As for the Valentine, if you offered it to me for the British in 1940 i'm biting your hand off. if you offered it to me in 1940 with the 3 man 2 pounder turret I bite your hand, arm and shoulder off. The problem is it really does have limited room for growth and is too slow. By the time you are into 42 it is pretty much out of contention and past that not worth it apart form as a hull for things like the Archer. The thing is though make it a bit bigger so it can take a 3 man 6 pounder turret and make it 5mph faster, 10 if you can manage it and it is perfect until late 42 and still really good until early 44.
Also this. The idea of building a standard chassis that will remain viable throughout the war and can be used as a basis of a family of TDs, SPGs, APCs and whatever - a British equivalent of the PzIII or PzIV - is a very good one. OTL the British wasted far too much time and effort on a huge multiplicity of designs, mostly built in small numbers and then discarded. The trouble with the OTL Valentine is that it is
juuust too small to be that chassis. It was solid enough when it came out in 1941, but it was always slow, the armour could not be upgraded, it took a shoehorn to get the big gun into the turret and the ergonomics were correspondingly poor. There's a reason why the British retired the 6-pdr Valentines quickly and the 75mm version never reached the front at all. Plus the story of the Valentine derivatives isn't great - the Bishop was a bundle of design flaws that was quickly discarded once the M7 became available and the Archer was only suitable for the defensive battles the British were no longer fighting.
What the British need to do is get a chassis in the 20 ton range (with the potential to go up to 25t later), find an engine that will move it at 20-25mph, pick a suspension (doesn't matter which, so long as they test it enough to get the bugs out of it), pick a gun (again, doesn't matter which so long as it fits comfortably into a turret on top of the aforementioned chassis) and get the whole thing into volume production by 1939, so it is coming off the line in numbers in 1940.

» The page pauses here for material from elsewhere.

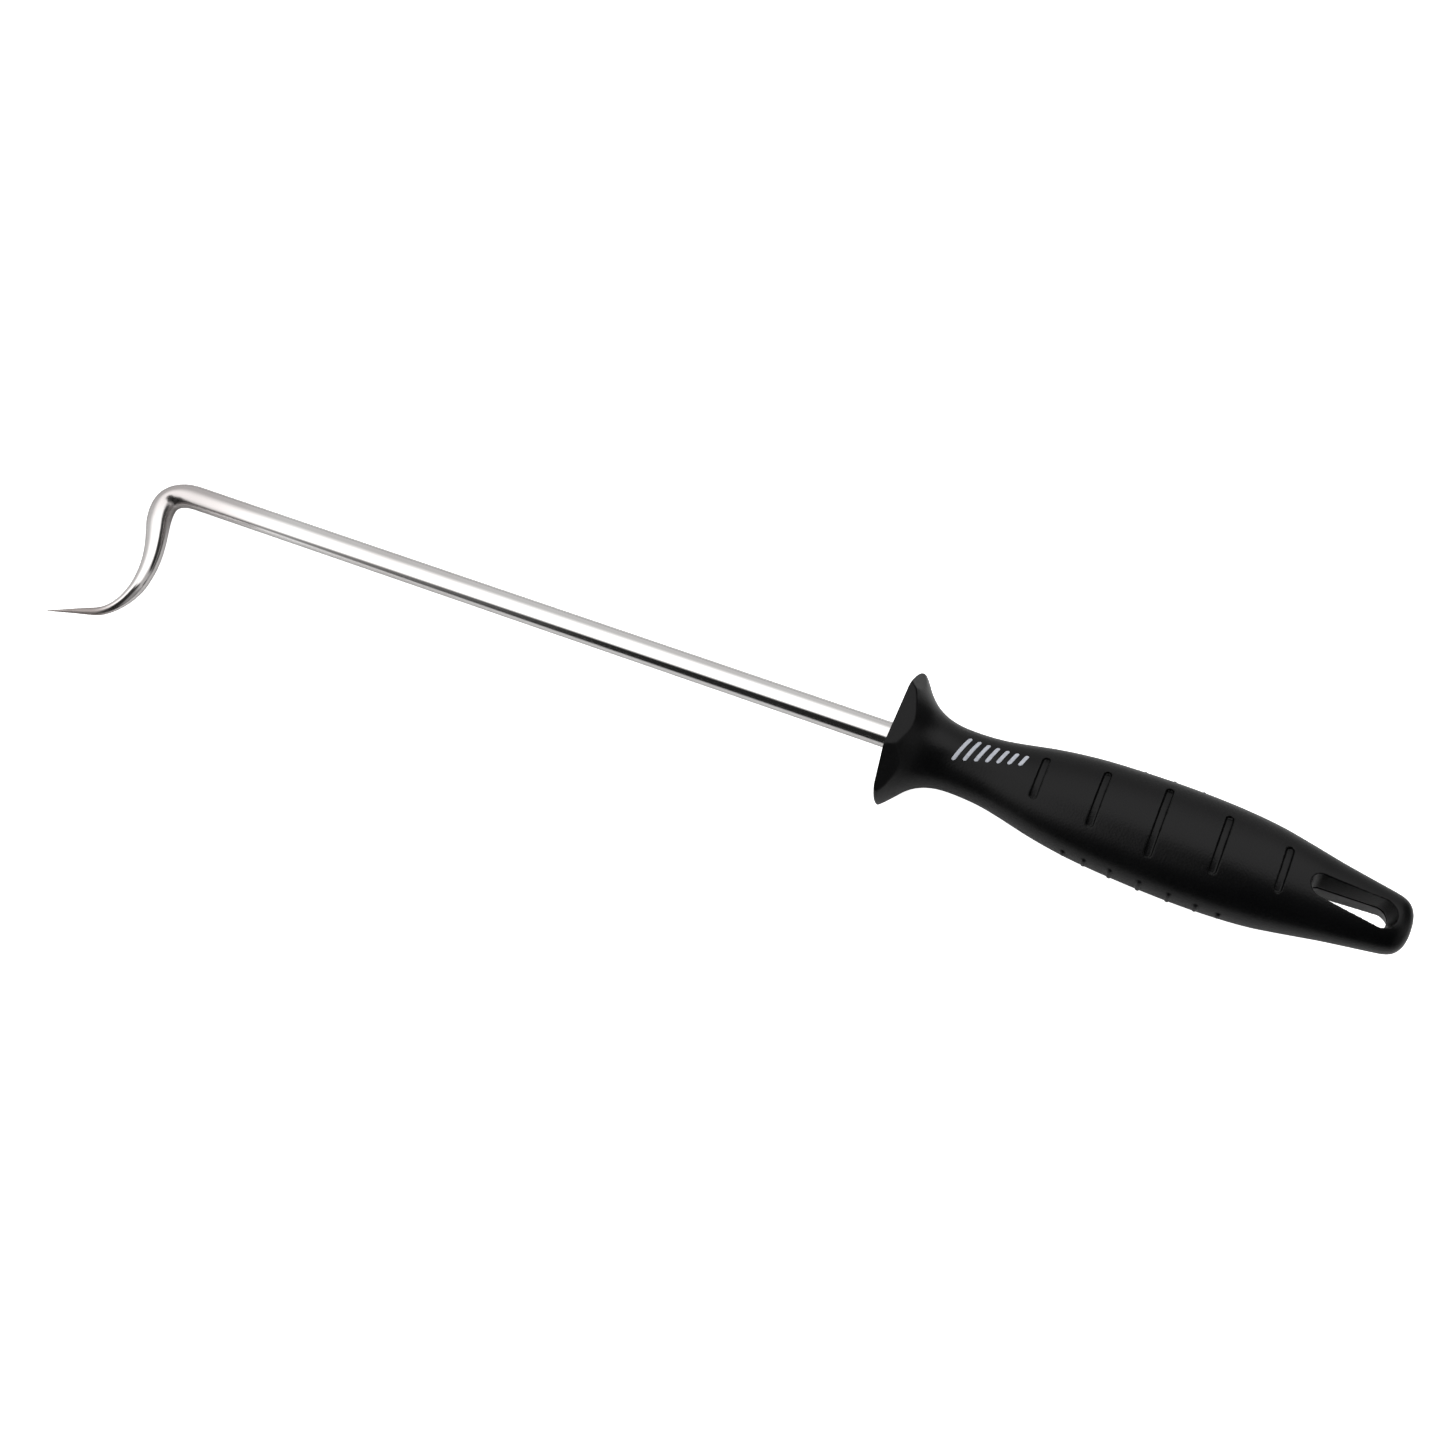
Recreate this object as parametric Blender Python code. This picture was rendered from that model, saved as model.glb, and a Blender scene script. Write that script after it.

What they don't need to do is get into a massive turf war of my engine vs your engine, your suspension vs his suspension, my gun vs all your guns, everyone's theory of tank operations vs everyone else's theory of tank operations and hit 1938-9 with a bunch of dodgy prototypes, some of which are then ordered into panic production once they realise the war's starting and no-one's brought the tanks.